Sem a aprovação do marco legal ainda, o MMA afirma que trabalha em mapeamentos participativos de atividades como pesca de pequena escala, aquicultura familiar e turismo de base comunitária, com o objetivo de que sejam incluídas nos planejamentos das operações marítimas.
No projeto de lei em curso no Congresso, sobre o licenciamento ambiental, o texto determina que ele deverá observar os resultados do Planejamento Espacial Marinho (PEM), elaborado sob a coordenação da Comissão Interministerial para os Recursos do Mar, do Comando da Marinha. Representantes de 17 pastas participam da comissão.
Crítico a alguns pontos expostos no Projeto Lei que tratou das eólicas offshore ao longo da tramitação, o MMA defende que, "para mitigar a emergência climática e seus efeitos, é crucial adotar estratégias eficazes de descarbonização, processo que demanda uma transição energética que priorize a substituição dos combustíveis fósseis por fontes de energia renováveis, como a eólica."
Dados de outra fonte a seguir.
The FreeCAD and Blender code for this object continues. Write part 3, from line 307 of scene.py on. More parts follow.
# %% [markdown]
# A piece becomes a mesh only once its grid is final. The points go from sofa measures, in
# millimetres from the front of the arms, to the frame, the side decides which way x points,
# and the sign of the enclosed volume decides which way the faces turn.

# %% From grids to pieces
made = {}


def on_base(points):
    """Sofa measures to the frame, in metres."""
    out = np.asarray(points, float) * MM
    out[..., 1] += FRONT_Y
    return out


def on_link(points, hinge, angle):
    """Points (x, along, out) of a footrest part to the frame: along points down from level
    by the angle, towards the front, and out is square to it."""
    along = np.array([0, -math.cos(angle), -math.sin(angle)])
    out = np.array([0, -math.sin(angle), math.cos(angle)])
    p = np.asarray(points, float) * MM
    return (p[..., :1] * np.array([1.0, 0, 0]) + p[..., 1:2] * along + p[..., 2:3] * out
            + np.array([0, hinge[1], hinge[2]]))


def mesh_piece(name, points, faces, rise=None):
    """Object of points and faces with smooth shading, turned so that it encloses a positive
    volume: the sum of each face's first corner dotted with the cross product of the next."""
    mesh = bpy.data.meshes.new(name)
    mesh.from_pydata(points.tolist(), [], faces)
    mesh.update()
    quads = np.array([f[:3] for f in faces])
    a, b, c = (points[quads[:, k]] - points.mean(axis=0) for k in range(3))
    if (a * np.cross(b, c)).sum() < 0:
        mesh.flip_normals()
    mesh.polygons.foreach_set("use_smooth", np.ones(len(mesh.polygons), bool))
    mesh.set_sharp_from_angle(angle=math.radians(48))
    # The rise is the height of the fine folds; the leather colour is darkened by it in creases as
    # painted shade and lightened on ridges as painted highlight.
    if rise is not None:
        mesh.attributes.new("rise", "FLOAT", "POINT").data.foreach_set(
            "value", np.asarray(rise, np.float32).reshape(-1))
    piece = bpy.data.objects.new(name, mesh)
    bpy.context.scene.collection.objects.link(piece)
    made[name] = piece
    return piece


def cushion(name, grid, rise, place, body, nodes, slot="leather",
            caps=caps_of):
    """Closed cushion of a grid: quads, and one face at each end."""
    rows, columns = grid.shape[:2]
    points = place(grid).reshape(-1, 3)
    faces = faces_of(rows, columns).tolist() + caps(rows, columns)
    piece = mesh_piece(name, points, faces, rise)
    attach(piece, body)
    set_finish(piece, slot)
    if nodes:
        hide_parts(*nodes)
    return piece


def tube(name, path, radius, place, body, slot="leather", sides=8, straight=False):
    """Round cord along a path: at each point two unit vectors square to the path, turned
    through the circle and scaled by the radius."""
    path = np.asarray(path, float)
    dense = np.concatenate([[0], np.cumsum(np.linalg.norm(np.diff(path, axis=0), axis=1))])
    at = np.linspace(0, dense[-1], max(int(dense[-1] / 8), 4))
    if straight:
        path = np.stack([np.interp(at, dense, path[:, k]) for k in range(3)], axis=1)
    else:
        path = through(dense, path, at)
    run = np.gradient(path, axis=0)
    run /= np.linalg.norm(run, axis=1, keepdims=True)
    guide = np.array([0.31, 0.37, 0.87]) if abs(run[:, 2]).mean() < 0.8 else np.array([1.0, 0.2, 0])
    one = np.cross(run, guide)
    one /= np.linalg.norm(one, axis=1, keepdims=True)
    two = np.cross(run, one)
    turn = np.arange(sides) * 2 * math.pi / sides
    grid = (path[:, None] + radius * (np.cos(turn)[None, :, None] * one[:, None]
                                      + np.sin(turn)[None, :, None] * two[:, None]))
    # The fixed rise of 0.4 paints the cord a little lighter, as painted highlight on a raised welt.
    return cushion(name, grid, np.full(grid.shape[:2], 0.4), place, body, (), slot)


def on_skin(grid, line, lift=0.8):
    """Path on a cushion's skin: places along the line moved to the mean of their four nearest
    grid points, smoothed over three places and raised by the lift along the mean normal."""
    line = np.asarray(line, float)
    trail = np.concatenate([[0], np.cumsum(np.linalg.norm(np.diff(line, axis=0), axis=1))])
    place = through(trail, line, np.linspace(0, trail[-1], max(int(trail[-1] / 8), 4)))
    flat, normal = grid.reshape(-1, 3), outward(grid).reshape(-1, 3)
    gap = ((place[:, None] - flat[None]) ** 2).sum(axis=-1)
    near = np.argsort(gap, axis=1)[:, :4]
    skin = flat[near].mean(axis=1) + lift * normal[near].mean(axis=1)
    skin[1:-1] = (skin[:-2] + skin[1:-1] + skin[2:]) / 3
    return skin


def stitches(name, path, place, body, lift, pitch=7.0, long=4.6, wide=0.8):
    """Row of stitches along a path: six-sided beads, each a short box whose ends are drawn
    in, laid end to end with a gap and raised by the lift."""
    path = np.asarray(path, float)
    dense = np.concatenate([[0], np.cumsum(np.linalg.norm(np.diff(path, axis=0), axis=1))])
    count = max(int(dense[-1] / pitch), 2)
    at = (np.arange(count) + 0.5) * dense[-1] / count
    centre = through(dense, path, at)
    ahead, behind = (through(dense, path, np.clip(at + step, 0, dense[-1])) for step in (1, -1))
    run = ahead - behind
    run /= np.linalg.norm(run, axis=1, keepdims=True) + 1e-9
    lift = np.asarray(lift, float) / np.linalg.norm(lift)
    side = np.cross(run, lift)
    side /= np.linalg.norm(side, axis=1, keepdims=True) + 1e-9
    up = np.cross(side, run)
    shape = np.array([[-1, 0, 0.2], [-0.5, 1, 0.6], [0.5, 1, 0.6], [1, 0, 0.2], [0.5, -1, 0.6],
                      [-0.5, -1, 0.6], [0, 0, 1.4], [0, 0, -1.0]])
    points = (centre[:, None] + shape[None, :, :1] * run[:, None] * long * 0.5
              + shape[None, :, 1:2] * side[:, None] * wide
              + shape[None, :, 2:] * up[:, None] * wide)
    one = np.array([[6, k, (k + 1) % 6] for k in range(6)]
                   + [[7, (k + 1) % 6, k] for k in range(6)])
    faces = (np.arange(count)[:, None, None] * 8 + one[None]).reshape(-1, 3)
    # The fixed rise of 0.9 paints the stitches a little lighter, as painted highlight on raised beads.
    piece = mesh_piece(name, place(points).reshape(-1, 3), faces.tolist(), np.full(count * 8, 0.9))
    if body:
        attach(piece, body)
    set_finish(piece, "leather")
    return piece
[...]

A afirmação vai de encontro aos benefícios dados às fontes poluidoras incluídas no jabuti. O aumento dos custos ao País por estimular as térmicas a gás natural e carvão mineral, segundo especialistas, foi estimado em R$ 28 bilhões.
"O planejamento é essencial para garantir que atividades no oceano sejam organizadas para minimizar conflitos entre diferentes usos, como a pesca, o transporte marítimo, a conservação da biodiversidade e a produção de energia", arremata o MMA.